4. Statements made during investigatory proceedings.

As to statements made to a grand jury or to a district attorney in his official capacity, in relation to matters pending for investigation by the grand jury or the district attorney, the Wisconsin rule is that such statements are absolutely privileged. The rule was established in a case in which a plaintiff sued, alleging that his indictment for extortion and bribery resulted from false and defamatory statements made by the defendant to the grand jury and ". . . also to Francis E. McGovern in his official capacity, then the district attorney of Milwaukee county, and that the information sought had relation to matters then pending for investigation by the grand jury and the district attorney...."[17] This court held that the "... plaintiff has no cause of action arising out of the transaction participated in by the defendant before the grand jury; nor has he a cause of action against defendant by reason of any statements defendant made to the district attorney or his assistants in their official capacities...."[18] In this early, but not overruled case, this court found absolute privilege was to be "... accorded *753 to statements made by witnesses and counsel in the course of judicial proceedings for bringing offenders to justice, and the furnishing of preliminary information to officers charged with the duty of enforcing the law against offenders . . . ."[19]

In an earlier case, where a communication had been sent to the governor seeking removal of a county sheriff, this court held that, because of such power of removal, ". . . the action contemplated or requested by the communication, namely, the removal of the plaintiff sheriff by the governor, so partakes of the nature of judicial proceedings that it should come within the same rule of absolute protection as governs all testimony, statements, or communications in or with reference to strictly judicial proceedings. . . ."[20] This rationale was followed by this court as to a complaint to the state attorney general concerning a claimed violation of excise laws in their home town, with this court stating, ". . . That the absolute privilege extends to statements both malicious as well as false is indicated in such cases as Schultz v. Strauss, 127 Wis. 325, 106 N.W. 1066; Kelley v. G.N.R. Co., 156 Wis. 181, 145 N.W. 664 [and other cases cited]."[21]
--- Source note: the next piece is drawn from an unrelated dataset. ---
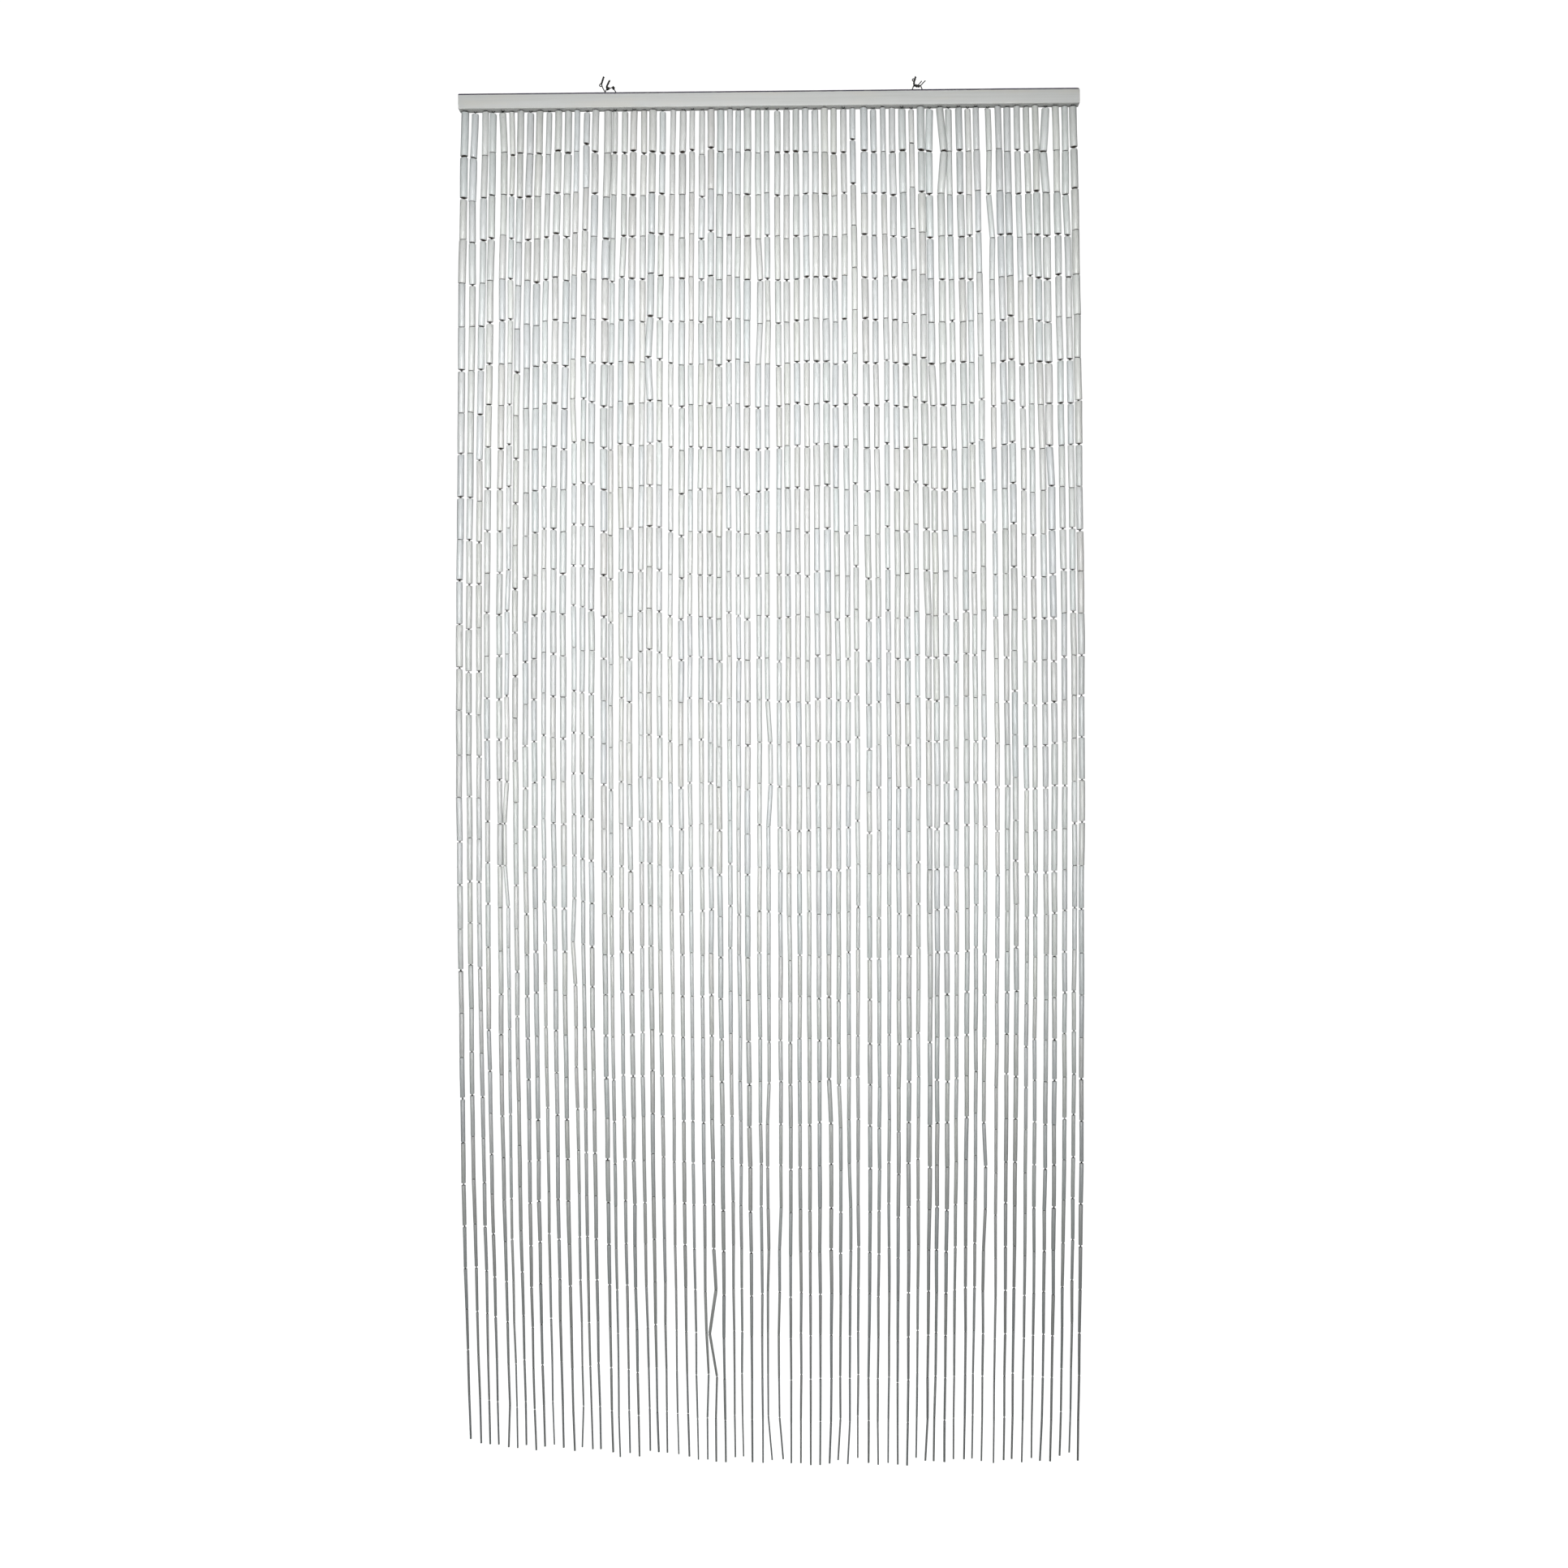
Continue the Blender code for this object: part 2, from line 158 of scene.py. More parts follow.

The Schultz Case is wine of early vintage, but the passing years have not altered the soundness of its reasoning, and the correctness of its result. The wine may have mellowed, but it has not soured. As to statements made to a grand jury, in a John Doe investigation, or to a district attorney or his assistant in seeking issuance of a criminal complaint, we deal with the initial proceedings that are an integral part of the regular *754 course of justice.[22] As to such proceedings, including in the case before us, the statements made by defendant about the plaintiff to the assistant district attorney in seeking issuance of a criminal complaint, we find an absolute privilege, agreeing with the court holding in Schultz that:

". . . `the policy of the law here steps in and controls the individual rights of redress. The freedom of inquiry, the right of exposing malversation in public men and public institutions to the proper authority, the importance of punishing offenses, and the danger of silencing inquiry and of affording impunity to guilt, have all combined to shut the door against prosecutions for libels in cases of that or of analogous nature.'"[23]

By the Court.Order reversed, demurrer sustained, and cause remanded for purpose of dismissing the complaint.

NOTES

[1] Bromund v. Holt (1964), 24 Wis. 2d 336, 341, 129 N.W.2d 149.

[2] Id. at page 341.

[3] Id. at page 341.

[4] DiMiceli v. Klieger (1973), 58 Wis. 2d 359, 365, 206 N.W.2d 184.

[5] Bromund v. Holt, supra, footnote 1, at page 341.

[6] Id. at page 341.

[7] Id. at pages 341, 342.

[8] Id. at page 342.

[9] Novick v. Becker (1958), 4 Wis. 2d 432, 435, 90 N.W.2d 620. Quoted and followed in: Schafer v. Suckle (1963), 21 Wis. 2d 425, 430, 124 N.W.2d 577; Spoehr v. Mittelstadt (1967), 34 Wis. 2d 653, 660, 150 N.W.2d 502.

[10] DiMiceli v. Klieger, supra, footnote 4, at page 365.

[11] Schier v. Denny (1961), 12 Wis. 2d 544, 548, 107 N.W.2d 611.

[12] DiMiceli v. Klieger, supra, footnote 4, at page 365.

[13] Schier v. Denny, supra, footnote 11, at pages 548, 549.

[14] Lisowski v. Chenenoff (1968), 37 Wis. 2d 610, 627, 628, 155 N.W.2d 619.

[15] Id. at page 628.

[16] Otten v. Schutt (1962), 15 Wis. 2d 497, 504, 113 N.W.2d 152.

[17] Schultz v. Strauss (1906), 127 Wis. 325, 327, 106 N.W. 1066.

[18] Id. at page 331.

[19] Id. at page 331.

[20] Hathaway v. Bruggink (1919), 168 Wis. 390, 396, 170 N.W. 244, discussing Larkin v. Noonan (1865), 19 Wis. 93 (*82).

[21] Id. at page 396.

[22] See, holding that the discretion to prosecute exercised by a district attorney "approaches the quasi-judicial," State ex rel. Kurkierewicz v. Cannon (1969), 42 Wis. 2d 368, 378, 166 N.W.2d 255.

[23] Schultz v. Strauss, supra, footnote 17, at page 329, quoting Thorn v. Blanchard (N. Y. 1809), 5 Johns. 508.